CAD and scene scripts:
────

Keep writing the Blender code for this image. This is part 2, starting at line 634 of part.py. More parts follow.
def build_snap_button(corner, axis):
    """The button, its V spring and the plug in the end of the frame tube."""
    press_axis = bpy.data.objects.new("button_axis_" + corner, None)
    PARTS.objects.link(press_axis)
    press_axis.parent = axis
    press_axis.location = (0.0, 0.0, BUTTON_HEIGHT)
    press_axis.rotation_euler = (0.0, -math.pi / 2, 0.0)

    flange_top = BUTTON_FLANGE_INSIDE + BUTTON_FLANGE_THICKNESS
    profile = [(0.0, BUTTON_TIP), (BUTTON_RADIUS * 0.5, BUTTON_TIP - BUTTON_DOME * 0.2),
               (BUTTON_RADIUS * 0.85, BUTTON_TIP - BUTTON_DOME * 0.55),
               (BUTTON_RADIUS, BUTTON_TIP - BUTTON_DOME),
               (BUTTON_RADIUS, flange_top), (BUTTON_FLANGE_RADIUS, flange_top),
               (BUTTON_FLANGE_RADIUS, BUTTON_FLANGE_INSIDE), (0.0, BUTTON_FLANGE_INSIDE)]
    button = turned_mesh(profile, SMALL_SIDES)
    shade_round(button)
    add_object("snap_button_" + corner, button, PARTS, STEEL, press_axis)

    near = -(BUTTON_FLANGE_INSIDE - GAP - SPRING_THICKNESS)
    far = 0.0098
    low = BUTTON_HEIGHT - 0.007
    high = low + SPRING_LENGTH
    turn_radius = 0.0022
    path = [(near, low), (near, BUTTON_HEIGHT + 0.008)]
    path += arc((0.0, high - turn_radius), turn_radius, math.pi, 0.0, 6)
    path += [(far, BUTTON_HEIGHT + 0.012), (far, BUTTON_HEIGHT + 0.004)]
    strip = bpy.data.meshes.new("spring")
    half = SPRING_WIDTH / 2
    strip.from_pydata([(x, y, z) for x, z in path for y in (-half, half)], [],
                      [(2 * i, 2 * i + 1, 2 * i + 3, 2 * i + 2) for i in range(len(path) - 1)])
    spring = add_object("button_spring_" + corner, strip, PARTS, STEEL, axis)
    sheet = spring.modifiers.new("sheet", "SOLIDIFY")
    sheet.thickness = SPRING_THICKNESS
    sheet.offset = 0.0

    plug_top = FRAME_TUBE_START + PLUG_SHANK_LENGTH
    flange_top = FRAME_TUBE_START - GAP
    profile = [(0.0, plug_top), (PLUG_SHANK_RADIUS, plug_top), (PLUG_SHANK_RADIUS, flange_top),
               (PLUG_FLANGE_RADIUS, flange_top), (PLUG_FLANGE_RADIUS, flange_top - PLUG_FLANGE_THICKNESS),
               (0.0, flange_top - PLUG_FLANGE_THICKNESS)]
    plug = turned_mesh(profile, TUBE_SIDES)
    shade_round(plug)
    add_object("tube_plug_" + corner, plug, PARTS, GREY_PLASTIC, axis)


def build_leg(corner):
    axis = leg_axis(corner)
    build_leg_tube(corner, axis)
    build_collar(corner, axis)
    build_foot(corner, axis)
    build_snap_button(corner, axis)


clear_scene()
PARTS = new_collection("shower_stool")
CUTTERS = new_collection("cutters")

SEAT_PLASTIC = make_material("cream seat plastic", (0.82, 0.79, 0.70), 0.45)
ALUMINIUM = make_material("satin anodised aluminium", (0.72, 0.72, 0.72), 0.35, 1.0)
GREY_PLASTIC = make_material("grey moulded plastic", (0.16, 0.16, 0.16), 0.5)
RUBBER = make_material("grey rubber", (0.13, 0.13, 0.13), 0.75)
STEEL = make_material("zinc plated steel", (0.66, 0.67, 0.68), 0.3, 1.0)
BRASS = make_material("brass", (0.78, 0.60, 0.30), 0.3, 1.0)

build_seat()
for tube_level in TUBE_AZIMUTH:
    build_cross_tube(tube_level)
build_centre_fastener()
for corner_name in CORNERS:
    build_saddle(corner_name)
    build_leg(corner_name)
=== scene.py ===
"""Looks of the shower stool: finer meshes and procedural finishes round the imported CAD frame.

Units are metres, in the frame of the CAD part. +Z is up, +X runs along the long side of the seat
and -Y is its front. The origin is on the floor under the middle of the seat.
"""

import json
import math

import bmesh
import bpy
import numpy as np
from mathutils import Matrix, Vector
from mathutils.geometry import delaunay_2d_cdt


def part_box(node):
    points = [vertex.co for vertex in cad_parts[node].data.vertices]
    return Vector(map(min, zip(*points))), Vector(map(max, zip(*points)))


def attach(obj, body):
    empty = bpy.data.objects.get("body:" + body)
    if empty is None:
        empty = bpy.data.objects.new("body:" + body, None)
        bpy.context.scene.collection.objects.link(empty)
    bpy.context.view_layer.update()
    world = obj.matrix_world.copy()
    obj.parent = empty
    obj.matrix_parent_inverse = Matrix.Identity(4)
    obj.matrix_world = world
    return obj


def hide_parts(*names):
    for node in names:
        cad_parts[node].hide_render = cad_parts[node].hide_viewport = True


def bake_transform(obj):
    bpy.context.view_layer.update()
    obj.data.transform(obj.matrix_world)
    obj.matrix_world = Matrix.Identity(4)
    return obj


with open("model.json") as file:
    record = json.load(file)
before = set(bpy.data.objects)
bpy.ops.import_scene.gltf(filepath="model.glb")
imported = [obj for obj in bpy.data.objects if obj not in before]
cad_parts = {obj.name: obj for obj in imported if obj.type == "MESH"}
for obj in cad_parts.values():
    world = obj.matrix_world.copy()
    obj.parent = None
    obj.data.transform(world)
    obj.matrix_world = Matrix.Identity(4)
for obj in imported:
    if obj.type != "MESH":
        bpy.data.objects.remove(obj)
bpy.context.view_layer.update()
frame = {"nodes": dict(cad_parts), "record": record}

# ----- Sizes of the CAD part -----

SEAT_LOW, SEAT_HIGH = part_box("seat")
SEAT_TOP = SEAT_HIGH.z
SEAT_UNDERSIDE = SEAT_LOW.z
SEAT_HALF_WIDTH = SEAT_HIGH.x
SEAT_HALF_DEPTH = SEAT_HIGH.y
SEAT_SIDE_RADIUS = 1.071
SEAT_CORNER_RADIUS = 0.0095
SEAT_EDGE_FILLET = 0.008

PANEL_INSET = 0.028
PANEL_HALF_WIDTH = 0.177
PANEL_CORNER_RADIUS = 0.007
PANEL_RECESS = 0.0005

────

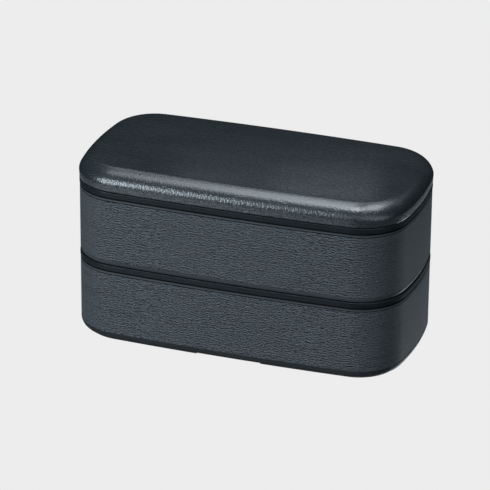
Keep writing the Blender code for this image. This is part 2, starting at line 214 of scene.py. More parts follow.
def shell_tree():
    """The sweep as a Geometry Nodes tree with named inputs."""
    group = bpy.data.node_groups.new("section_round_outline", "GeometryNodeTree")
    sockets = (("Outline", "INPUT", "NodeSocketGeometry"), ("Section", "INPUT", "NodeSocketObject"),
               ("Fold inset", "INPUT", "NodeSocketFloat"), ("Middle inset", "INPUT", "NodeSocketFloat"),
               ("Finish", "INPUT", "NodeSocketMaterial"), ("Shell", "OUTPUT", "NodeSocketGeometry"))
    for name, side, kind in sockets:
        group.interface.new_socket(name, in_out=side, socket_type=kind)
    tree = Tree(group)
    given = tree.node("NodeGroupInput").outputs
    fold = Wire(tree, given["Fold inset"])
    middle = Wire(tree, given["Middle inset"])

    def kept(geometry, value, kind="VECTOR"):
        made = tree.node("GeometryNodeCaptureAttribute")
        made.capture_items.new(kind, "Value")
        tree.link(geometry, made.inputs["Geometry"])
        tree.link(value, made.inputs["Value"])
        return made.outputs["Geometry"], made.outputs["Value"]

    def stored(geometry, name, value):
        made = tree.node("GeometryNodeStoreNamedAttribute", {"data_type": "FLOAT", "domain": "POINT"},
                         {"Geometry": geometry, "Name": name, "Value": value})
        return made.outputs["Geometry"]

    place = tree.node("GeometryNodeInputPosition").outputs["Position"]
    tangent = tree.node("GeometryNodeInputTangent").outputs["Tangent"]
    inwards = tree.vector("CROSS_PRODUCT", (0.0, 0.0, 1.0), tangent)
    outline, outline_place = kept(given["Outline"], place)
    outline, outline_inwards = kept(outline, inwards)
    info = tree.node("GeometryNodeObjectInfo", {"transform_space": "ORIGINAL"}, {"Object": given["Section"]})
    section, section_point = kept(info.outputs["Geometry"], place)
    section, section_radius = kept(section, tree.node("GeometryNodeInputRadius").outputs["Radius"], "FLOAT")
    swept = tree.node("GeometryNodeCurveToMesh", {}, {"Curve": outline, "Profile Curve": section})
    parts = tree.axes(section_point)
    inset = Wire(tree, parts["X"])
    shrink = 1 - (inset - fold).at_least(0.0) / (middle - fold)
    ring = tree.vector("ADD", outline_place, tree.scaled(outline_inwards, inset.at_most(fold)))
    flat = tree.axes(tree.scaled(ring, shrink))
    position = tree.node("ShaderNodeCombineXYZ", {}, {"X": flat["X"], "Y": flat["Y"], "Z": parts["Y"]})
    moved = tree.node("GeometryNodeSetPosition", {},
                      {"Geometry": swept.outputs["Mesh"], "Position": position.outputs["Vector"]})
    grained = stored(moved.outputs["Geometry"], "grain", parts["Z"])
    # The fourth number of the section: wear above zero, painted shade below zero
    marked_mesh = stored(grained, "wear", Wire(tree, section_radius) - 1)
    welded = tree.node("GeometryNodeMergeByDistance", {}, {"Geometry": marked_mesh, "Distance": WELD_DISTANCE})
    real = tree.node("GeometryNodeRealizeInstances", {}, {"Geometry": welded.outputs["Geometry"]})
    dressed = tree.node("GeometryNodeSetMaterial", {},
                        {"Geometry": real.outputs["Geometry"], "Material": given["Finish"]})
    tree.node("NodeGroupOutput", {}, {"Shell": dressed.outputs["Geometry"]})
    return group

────

EXERCISE BRIEF:
Choose all lines containing the string "context" and copy them out.

RESULT OF THIS EXERCISE:
        bpy.context.scene.collection.objects.link(empty)
    bpy.context.view_layer.update()
    bpy.context.view_layer.update()
bpy.context.view_layer.update()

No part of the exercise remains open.